Back in September the Swiss attorney general Michael Lauber and chief prosecutor Carlo Bulletti invited speculation by announcing that an employee of the Swiss intelligence services was involved in ‘a serious matter of economic sabotage’ posing a security threat to Switzerland, and wanted to sell stolen data ‘to foreign countries.’ No other countries were mentioned, and the effect was downplayed. “All the stolen data was retrieved and its transfer to third parties was prevented,” reported Switzerland’s news site, The Local.
Now it emerges that the theft was larger and the potential consequences greater than originally thought. According to Reuters, “Secret information on counter-terrorism shared by foreign governments may have been compromised by a massive data theft by a senior IT technician for the NDB, Switzerland's intelligence service.” Those foreign governments apparently include the US CIA and the UK’s MI6, the Secret Intelligence Services that deals with foreign intelligence – both of whom routinely share intelligence with Switzerland’s NDB.
It seems that the unnamed employee was an IT technician with admin rights to the entire NDB database, and was disgruntled that his input on the operation of IT services was not taken sufficiently seriously. The implication is that he acted more out of pique than in a planned act of espionage – he simply downloaded the data and walked out with it. “Investigators believe the technician downloaded terabytes, running into hundreds of thousands or even millions of printed pages, of classified material from the Swiss intelligence service's servers onto portable hard drives. He then carried them out of government buildings in a backpack,” reports Reuters.
He was caught, not because of the theft, nor even because the agency’s security software detected anything anomalous, but because the UBS Swiss bank became suspicious of attempts to open a new numbered bank account that was traced back to the employee. While the authorities are convinced that no data has been passed to any third party and that all of the stolen data has been recovered, nevertheless the attempted bank account implies an intention to sell the data – and it is impossible to tell how far down that route the employee had proceeded. It would seem that the bank’s security systems were more effective than the intelligence agency’s security.

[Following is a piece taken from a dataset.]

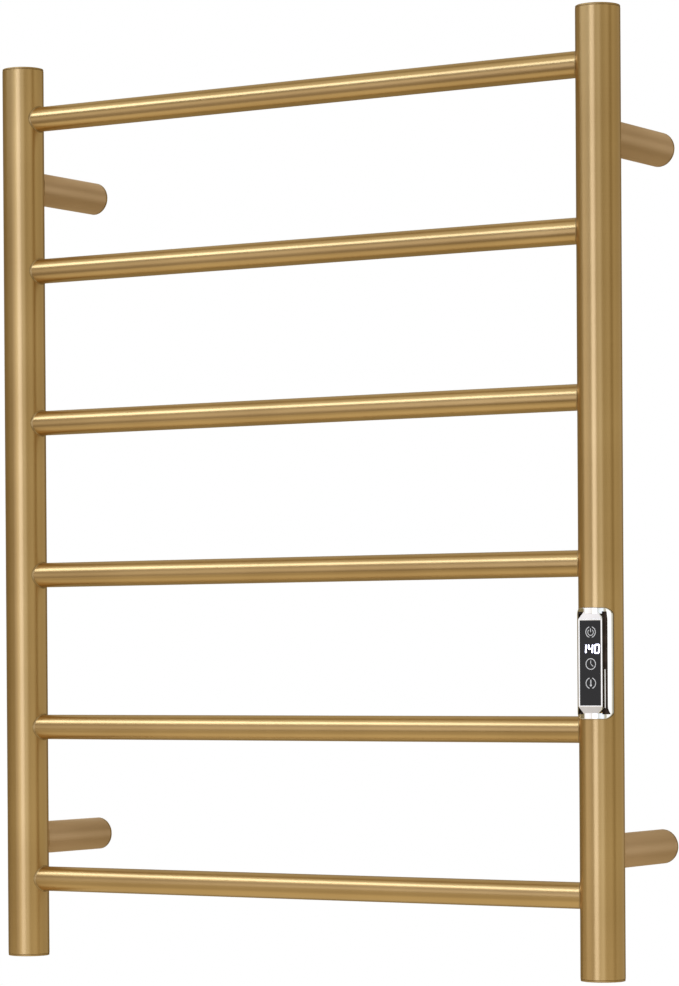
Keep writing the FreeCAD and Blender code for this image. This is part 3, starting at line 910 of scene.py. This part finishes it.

The incident reinforces one of security’s great concerns: the insider threat. Questions will be asked on why HR staff checks did not detect a member of staff with apparent personality problems (he would apparently not turn up for work after disagreements); why no internal log management/SIEM software did not highlight the download of terabytes of data; and whether behavioral analysis could or should have connected downloads with absence.
“This incident highlights the fact that it’s not just the external threats people should be worried about,” Frank Coggrave, general manager at Guidance Software told Infosecurity; “it’s the internal threat. It’s the people you trust who are the most dangerous.” He draws a parallel with Bradley Manning walking out with the US data ending up on Wikileaks. No amount of security software would have prevented this simply because the employee had authorized access.

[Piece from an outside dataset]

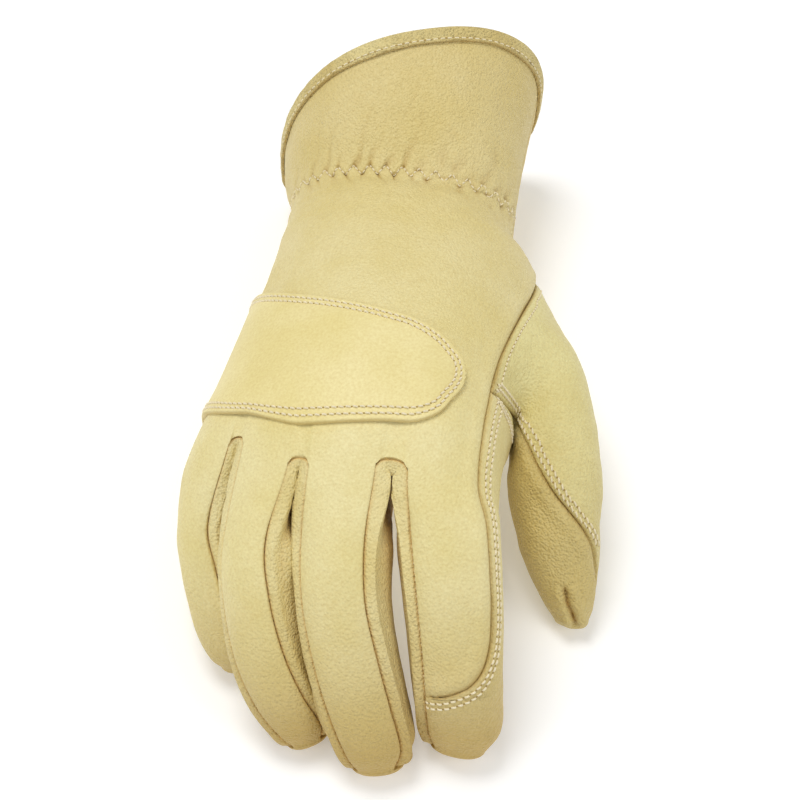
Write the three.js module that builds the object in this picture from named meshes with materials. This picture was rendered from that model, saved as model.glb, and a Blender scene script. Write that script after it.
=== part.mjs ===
// A right-hand leather work glove with a gathered wrist and a bound cuff, lying palm down.
// Millimetres, +Z up, fingers toward -Y, thumb toward +X. The skin is one closed net of sections
// that is shared out to the leather panels, and every panel is given its own thickness.
import * as THREE from "three";

const LEATHER = 1.8;            // thickness of a panel
const GAP = 0.3;                // opening left along each seam
const STRAP_THICK = 1.3;
const STRAP_LIFT = 0.5;         // strap clear of the back under it
const BINDING_DEPTH = 5;        // how far the rim band reaches down each side
const BINDING_THICK = 1.1;
const ROUNDNESS = 0.87;         // power of the cosine in a section, 1 is an ellipse
const CENTRE = new THREE.Vector2(1.16, 25);   // middle of the footprint in the table below

// Hand sections from the rim to the finger roots. at = length along the glove; y = y0 + slant*x + lean*z;
// the section touches the points left (xl, zl), top (xt, zt), right (xr, zr) and bottom (xb, zb),
// and hollow lifts the palm between xb and xr.
const HAND = [
  // at,  y0,  slant, lean,  xl,   zl, xt,  zt,  xr,  zr, xb,  zb, hollow
  [0, 150.4, 0.38, -0.085, -67.2, 19, -15, 87.6, 26.6, 47, -18, 1.2, 0],   // rim
  [24, 122.4, 0.17, -0.1, -63.5, 24, -15, 78, 25.2, 42, -18, 0.5, 0],       // middle of the cuff
  [48, 101.5, 0.03, -0.17, -57.6, 30, -14, 65, 25.6, 36, -18, 6, 0],        // gather
  [64, 84, 0, -0.05, -56.6, 30, -12, 67.5, 27.5, 36, -18, 1, 0],            // wrist
  [80, 70, 0, 0, -57.2, 30, -11, 69, 36.2, 36, -18, -1, 0],                 // root of the thumb
  [108, 40, 0, 0, -59, 30, -5, 72, 40, 34, -22, -1, 3],                     // ball of the thumb
  [142, 2, 0, 0, -63.2, 29, 2, 75, 37.6, 38, -32, 5, 9],                    // thumb crotch
  [158, -14, 0, 0, -66.6, 28, 6, 74.5, 36.4, 45, -38, 12, 13],              // knuckles
  [176, -32, 0, 0, -68.2, 27, 8, 69.5, 37, 48, -42, 18, 16],                // finger roots
];
// y of each strip at its root, at its right and its left edge on the back, left and right on the palm.
const BACK_ARCH = { index: [-32, -35.5], middle: [-35.5, -38], ring: [-38, -29], little: [-29, -30] };
const SIDE_ARCH = [-30, -32];
const PALM_ARCH = { little: [-32, -26], ring: [-26, -32], middle: [-32, -27], index: [-27, -30] };
const SLIT_DEPTH = 3;           // how far a slit's round end reaches past its corners
const SEAM_START = 80;          // where the thumb opening starts, and where it ends
const SEAM_END = 142;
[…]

But the right security and policies should have detected it far quicker. Tal Be’ery at Imperva suspects inadequate ‘segregation of duties.’ SoD, he suggests, would ensure that “the data owner (in that case the culprit DBA) cannot be the data controller (monitoring access to prevent fraud.) Clearly in this case SoD policy was breached since no one was monitoring the DBA actions.”

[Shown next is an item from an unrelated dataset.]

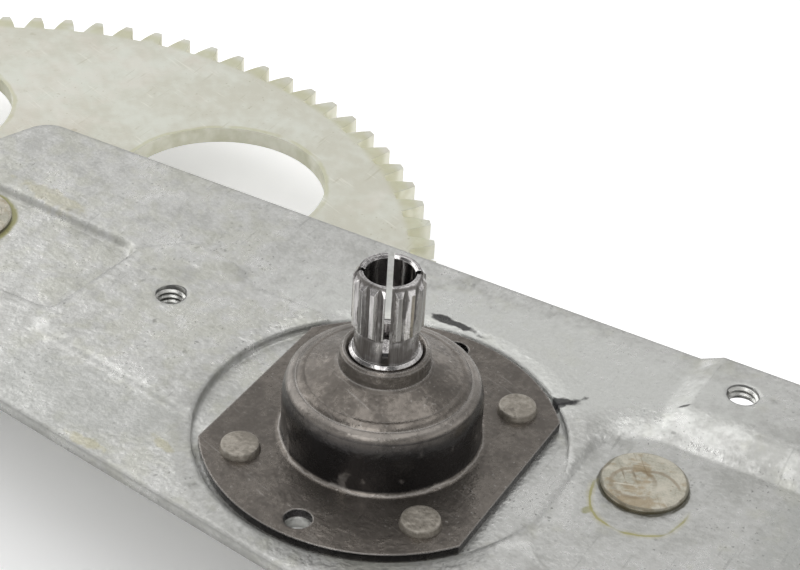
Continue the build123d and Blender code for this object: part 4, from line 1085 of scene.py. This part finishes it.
@dataclass
class PressedPlate:
    """The base plate with its tapped holes and grease marks.

    Attributes:
        head_radius: radius of the right stud's head.
        left_head_radius: radius of the left stud's head.
        smear_centre: middle of the grease arc beside the right head.
        smear_radius: radius of that arc.
        field_outlines: outlines of the soft panel between the left end and the seat.
        painted_light_patch: painted light, brighter zinc behind the drum where the drum and shaft shade the
            plate.
        dull_right: duller zinc at the right end.
        dull_left: duller zinc at the left end.
        shaft_smudge: dark smudge behind the shaft.
        grease_blot: blot at the left of the grease arc.
        flange_smudge: dark smudge at the flange's corner.
        near_stain: stain near the front edge.
        small_stain: smaller stain beside it.
        pivot_stain: stain at the left stud.
        flange_streak: dark streak along the flange.
        hooked_scratch: short dark scratch on the right panel.
    """

    head_radius: float = RIGHT_HEAD_RADIUS
    left_head_radius: float = 8.2 * MM
    smear_centre: Point = (0.0389, 0.0082, 0.0)
    smear_radius: float = 7.35 * MM
    field_outlines: Tuple[Tuple[Tuple[float, float], ...], ...] = (
        ((-0.0600, -0.0070), (-0.0220, -0.0130), (-0.0200, 0.0205), (-0.0576, 0.0200)),
        ((-0.0576, 0.0190), (-0.0360, 0.0190), (-0.0420, 0.0245), (-0.0510, 0.0260)),
    )
    # Painted light: a brighter patch of zinc behind the drum, where the drum and shaft shade the plate.
    painted_light_patch: Spot = Spot((0.010, 0.030, 0.0), (0.050, 0.014, 0.010), PAINTED_LIGHT_ZINC, -0.1, 0.4, 0.5)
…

Professor John Walker, chair of London chapter of ISACA, thinks that observational behavioral analysis should have come into play. “There have been many high profile cases where the change in the ‘normal’ routine of behavior patterns should have indicated something was wrong – this ranges from a past head of the CIA, through to a Chief Designer at a global automotive supplier where the concerned were operating out of character, yet it went unnoticed.” Body language, he suggests, is another area worth exploring.
A. Singh, member of the London chapter ISACA security advisory group, suggests that, “Simple log analysis – looking for anomalous behavior – would have been able to help in this detection; although that would have depended on them having appropriate use cases before hand.”
Tal Be’ery explained further: “Behavioral analysis would have helped very much in this case as access aimed at massively exfiltrating data has some very different characteristics compared to routine access. Massive exfiltration is nonselective in its target (copies/selects all), it is continuous rather than sporadic, and may occur at an unusual time. Routine access, however, is selective (accesses only specific data), is irregular rather than continuous, and usually occurs during work hours.”
All in all, the Swiss security agency will have some serious questions to answer about its own security – especially since it had to be notified by an outside organization (the UBS bank) that there was a potential problem.